The company didn’t have a tool that allowed data annotation to be done easily. Teams had to juggle multiple folders, JSON files, and reference docs just to complete a single task. Mistakes were common, metadata sometimes disappeared, and the manual process simply couldn’t keep up with project deadlines.

Working closely with the client, Argos developed the Image Conversation Annotator, a custom tool that combines image viewing, prompt generation, validation rules, and instruction reference in one unified interface. The platform coordinated the annotation work by:

  1. Parsing entire datasets in seconds while preserving image quality and metadata.
  2. Utilizing built-in expression checks to catch content violations early.
  3. Centralizing instructions in the platform to help annotators stay aligned with project expectations.
  4. Enabling teams to follow multi-language workflows and annotate in five languages within a single environment.
  5. Dividing tasks and assigning them quickly, while giving project managers real-time visibility so they could step in if needed.

With an integrated system handling every step, the client saw a 50% increase in productivity, a 98% drop in quality issues, and a 90% reduction in their annotation backlog. Most importantly, the Image Conversation Annotator allowed the client’s team to work faster without sacrificing accuracy, metadata integrity, or oversight.

What These Projects Show

Each project began with a specific goal, which helped shape the process. In some cases, the focus was on improving accessibility. In others, it was about supporting inclusive communication or ensuring regional accuracy.
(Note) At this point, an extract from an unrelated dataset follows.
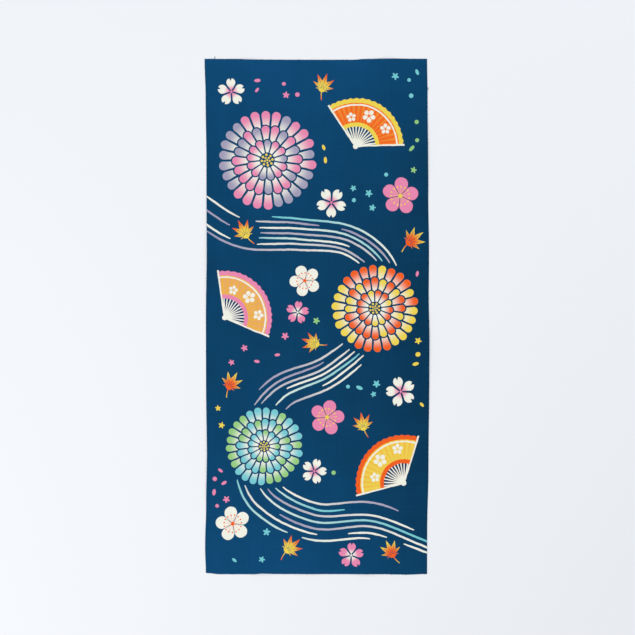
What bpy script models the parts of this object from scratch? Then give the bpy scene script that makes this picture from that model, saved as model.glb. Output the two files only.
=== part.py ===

AI played a defined role in each by supporting controlled language rules, helping reduce gendered phrasing, or accelerating multilingual training data creation. But in every case, it operated within clear limits, with humans actively guiding decision-making.

These examples show what makes AI usable in practice: scoped roles, defined goals, and workflows that give people the tools and control they need to do their work well.